Menu
Libération
DÉSINTOX

Sarkozy confond hébergement des demandeurs d'asile et rétention administrative

L'ancien président de la République veut changer les règles du droit d'asile en France. Il faudrait déjà qu'il connaisse la règlementation actuelle.

Nicolas Sarkozy, le 19 septembre à Franconville. (Photo Martin Bureau. AFP)
Publié le 28/10/2016 à 13h48

INTOX. En plus des intox qu'il répète à longueur de journée, sur la baisse du nombre de policiers et gendarmes depuis 2012, les 5% de délinquants qui commettent 50% des actes de délinquance, ses cinq non-lieux, ou encore sur les demandeurs d'asile, Nicolas Sarkozy en a sorti une inédite chez Jean-Jacques Bourdin jeudi matin. Il mélange ainsi les centres de rétention administrative où sont détenus les étrangers faisant l'objet d'une mesure d'éloignement, et les droits du demandeur d'asile, notamment l'hébergement. Voici ce qu'il dit sur les demandes d'asile :

 «Il faut pratiquement un an pour avoir une réponse […] Quelle est la durée de rétention administrative pour examiner la situation d'un étranger demandeur ? Quarante-cinq jours. Nous avons proposé au gouvernement que la durée de rétention administrative soit équivalente à la durée d'instruction du dossier. Sinon vous comprenez bien, si on garde cette personne quarante-cinq jours dans un centre mais qu'il faut attendre un an pour avoir la réponse, il est dans la nature et, si vous me permettez l'expression, on ne peut pas le récupérer. Le gouvernement s'est opposé à l'augmentation du délai.»
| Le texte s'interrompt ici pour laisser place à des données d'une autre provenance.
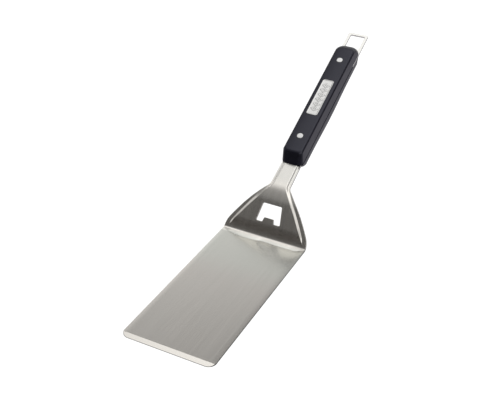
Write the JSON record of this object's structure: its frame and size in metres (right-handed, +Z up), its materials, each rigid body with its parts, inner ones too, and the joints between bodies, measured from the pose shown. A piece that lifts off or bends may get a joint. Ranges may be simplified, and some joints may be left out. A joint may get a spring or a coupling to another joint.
{
  "type": "grill spatula",
  "caption": "Long-handled grill spatula: bevelled steel blade, raised neck with a bottle opener, riveted black grip with a name plate, and a hanging loop.",
  "frame": {"origin": "middle of the flat underside of the blade", "axes": "+Z up out of the blade's top face, +Y along the tool from the blade towards the grip and the hanging loop, +X across the blade to complete a right-handed frame. The tool is symmetric about X = 0 and rests on the underside of its blade at Z = 0."},
  "size_m": [0.1, 0.4737, 0.1531],
  "materials": {
    "brushed_stainless": "brushed",
    "black_resin": "satin, fine-grained",
    "rivet_steel": "polished, slightly crowned",
    "plate_steel": "satin, with a raised border",
    "adhesive_foam": "matte"
  },
  "bodies": {
    "root": {"turner_blank": "brushed_stainless", "upper_scale": "black_resin", "lower_scale": "black_resin", "front_rivet_sleeve": "rivet_steel", "front_rivet_pin": "rivet_steel", "rear_rivet_sleeve": "rivet_steel", "rear_rivet_pin": "rivet_steel", "name_plate": "plate_steel", "plate_adhesive_pad": "adhesive_foam"}
  },
  "joints": []
}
DÉSINTOX. Pour Nicolas Sarkozy, un demandeur d'asile est donc placé dans un centre de rétention administrative le temps que sa demande soit étudiée. L'erreur est tellement grossière qu'il a fallu réécouter la séquence plusieurs fois pour être sûr de bien comprendre. L'hébergement est un droit des demandeurs d'asile. Ils peuvent donc être accueillis dans des Centres d'accueil pour demandeurs d'asile (Cada) le temps que leur demande soit étudiée. Selon l'Office français de protection des réfugiés et apatrides (Ofpra), une première demande prend en moyenne, en 2015, 262 jours pour être étudiée. Si les demandeurs d'asile décident de faire appel auprès de la Cour nationale du droit d'asile (CNDA), ils continuent d'être hébergés dans le Cada qui les accueille. Fin octobre 2015, le gouvernement a aussi annoncé la mise en place de Centres d'accueil et d'orientation (CAO) pour abriter temporairement les migrants de Calais. Il existe environ 30 000 places en Cada, et 12 000 places doivent être créées en CAO.

Mais les centres de rétention administrative n’ont rien à voir. Nicolas Sarkozy confond l’hébergement dans les Cada, qui dure le temps de l’examen de la procédure d’asile, et la rétention administrative pour les étrangers faisant l’objet d’un renvoi forcé. Les personnes pouvant être détenues dans un centre de rétention sont les étrangers non-européens faisant l’objet d’une obligation de quitter le territoire français (OQTF) de moins d’un an, d’une interdiction (administrative) de retour sur le territoire français (IRTF), d’une décision de reconduite à la frontière de moins de trois ans, d’une décision d’expulsion, d’une interdiction judiciaire du territoire français ou d’une mesure d’éloignement prise dans le cadre de l’UE. Les demandeurs d’asile dont la procédure est en cours ne font pas partie de ces catégories.

Le préfet prend d'abord la décision de placer en rétention pour cinq jours un étranger en attente d'un éloignement forcé du territoire, mais le juge de la liberté et de la décision peut ensuite prolonger cette détention jusqu'à 45 jours.  Avec moins de 1 800 places, les centres de rétention administrative ont vu passer près de 48 000 personnes en 2015. La personne placée en rétention peut déposer des recours contre cette décision, et peut notamment demander l'asile. Dans ce cas, la demande est transmise sans délai à l'Ofpra, qui a 96 heures seulement pour statuer. La durée d'examen de cette demande est donc inférieure à la durée de rétention de la personne, comme le demande Nicolas Sarkozy. Mais un demandeur d'asile en procédure normale n'est pas placé en rétention administrative.